Laut den Leonischen Drahtwerken (heute „Leoni“), denen Stieber den Weg bereitete, wird in absehbarer Zeit auch die letzte Brücke im Zentrum der Stadt zwischen dem Gestern und Heute abgebrochen. Leoni zieht bekanntlich den Main-Donau-Kanal (beziehungsweise das dortige Industriegebiet) dem innerstädtischen Gelände an der Fränkischen Rezat vor.

Marlene Lobenwein bleibt dennoch reichlich Gelegenheit, zu Sonderführungen durch die Industriegeschichte Roths einzuladen, um altes Wissen aufzufrischen.

Wer beispielsweise kann auf Anhieb alle Brauereien aufzählen, die einst in Roth ihr Bier produzierten? Klar, die Stadtbrauerei, dann natürlich der Wagner-Valentin-Bräu und schließlich die Zeltner-Brauerei. Schließlich existieren heute noch steinere Zeugen deren Existenz.
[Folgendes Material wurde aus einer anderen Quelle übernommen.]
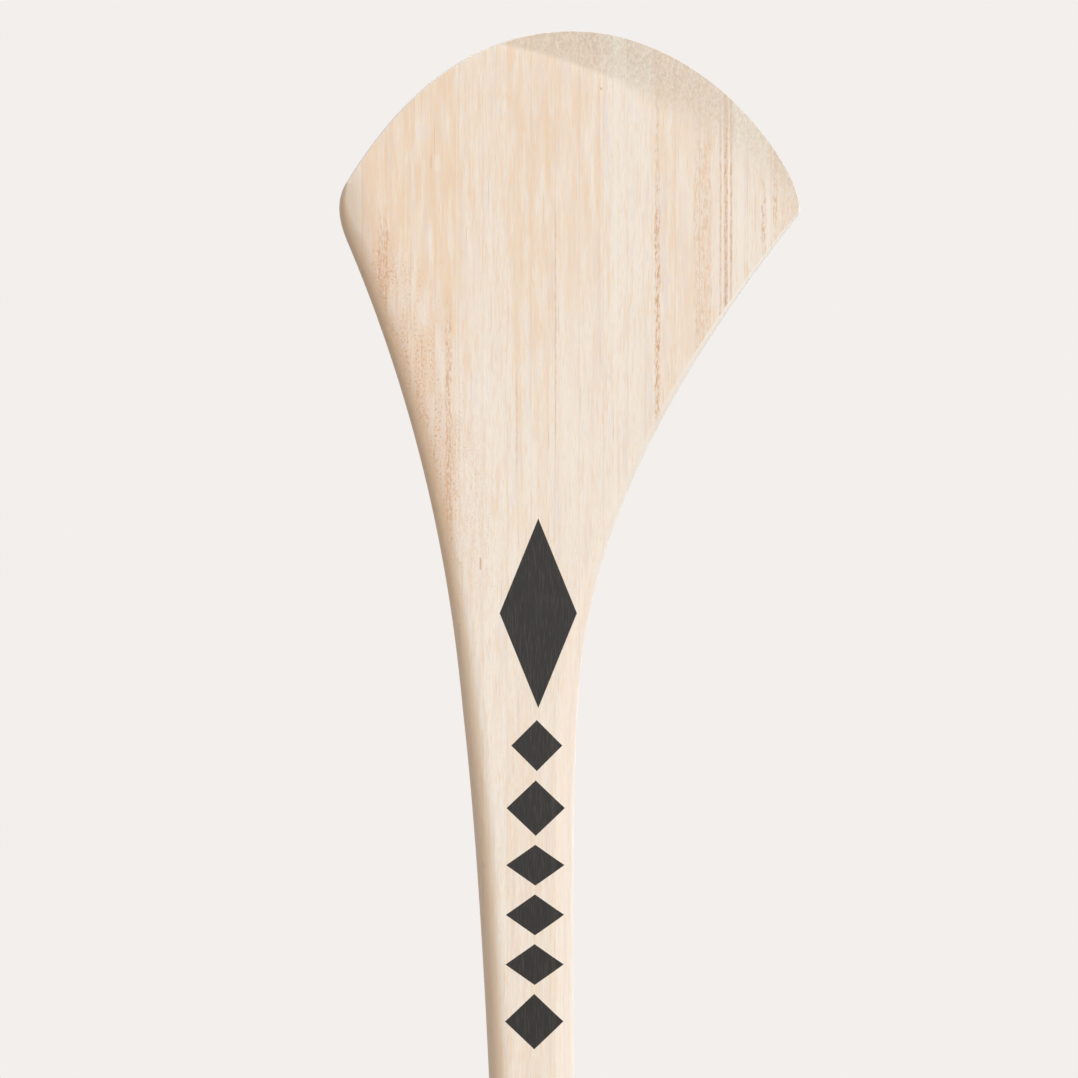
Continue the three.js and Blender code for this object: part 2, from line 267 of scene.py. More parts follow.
class Wood:  # where a spot lies in the stick, the patterns of its look, and its colour so far
    def __init__(self, graph, colour):
        self.graph = graph
        self.colour = colour
        self.x, self.y, self.z = graph.spot()
        self.across = self.x * acrossGrain.x + self.z * acrossGrain.z
        self.along = self.x * alongGrain.x + self.z * alongGrain.z
        self.normal = graph.node("ShaderNodeNewGeometry", {}, {}, "Normal")
        self.facing = graph.dot(self.normal, alongGrain)
        self.sideways = graph.dot(self.normal, acrossGrain)
        self.findStrip()
        width, length = bambooLook["waverSize"]
        place = graph.join(self.across / width + self.shift, self.y / width, self.along / length)
        self.bent = self.across + (graph.noise(place) - 0.5) * bambooLook["waver"]
        self.patterns = {name: self.fibres(*size) for name, size in fibreSizes.items()}

    def findStrip(self):  # which strip it is, with three chances and a shift of the patterns for each
        self.stripWidth = grain["stripWidth"] * perMetre
        counted = (self.across - grain["seamAtButt"] * perMetre) / self.stripWidth
        index = counted.floor().atLeast(grain["firstSeam"] - 1).atMost(grain["lastSeam"])
        values = {"W": index + bambooLook["chanceSeed"]}
        settings = dict(noise_dimensions="1D")
        chance = self.graph.node("ShaderNodeTexWhiteNoise", settings, values, "Color")
        self.chances = self.graph.split(chance)
        self.shift = index * bambooLook["stripShift"]
        self.inStrip = counted - index

    def fibres(self, width, length, detail, roughness):  # streaks that waver a little on their way up
        across = self.bent / width + self.shift
        place = self.graph.join(across, self.y / width, self.along / length + self.shift)
        return self.graph.noise(place, detail, roughness)

    def spots(self, width, length, detail, roughness):
        place = self.graph.join(self.across / width + self.shift, self.y / width, self.along / length)
        return self.graph.noise(place, detail, roughness)

    def bundles(self, width, length, thick, density):  # dashes along the grain, dots on a cut across it
        across = self.across / width + self.shift
        place = self.graph.join(across, self.y / width, self.along / length + self.shift)
        values = {"Vector": place, "Scale": 1.0, "Randomness": 1.0}
        spots = self.graph.node("ShaderNodeTexVoronoi", dict(feature="F1"), values, "Distance")
        lot = self.graph.split(Wire(self.graph, spots.socket.node.outputs["Color"]))[0]
        return spots.step(thick * 0.5, thick, 1.0, 0.0) * (lot < density)

    def cover(self, bands, drift=None):  # how strongly a group of bands covers the spot
        place = self.across if drift is None else self.across + drift
        covered = None
        for across, width, low, high, strength in bands["rows"]:
            inWidth = place.near(across, width, bands["soft"])
            inLength = self.along.near((low + high) / 2, high - low - bands["fade"], bands["fade"])
            shown = inWidth * inLength * strength
            covered = shown if covered is None else covered.atLeast(shown)
        return covered

    def lay(self, name, share):  # lays a share of a tint over the colour so far
        self.colour = self.graph.blend(share, self.colour, tint(name))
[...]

Wer aber hat in jüngerer Zeit schon einmal von der Rothbart-Brauerei gehört? Oder weiß (außer Stadtführerin Marlene Lobenwein), dass im wohl schönsten Gebäude Roths, dem Riffelmacher-Haus, einst Weißbier gebraut wurde?!

Die frühere Brauerdichte zeugt aber auch davon, dass in der einst industriereichsten Kleinstadt Bayerns nicht nur die Arbeit, sondern auch das Motto „Leben und leben lassen“ etwas galt.

Marlene Lobenwein wird diese Devise wohl auch an den zahlreichen Bierkellern festmachen, in denen einst die Geselligkeit und das Miteinander ganz ohne technische Hilfsmittel gepflegt wurde. Einfach so.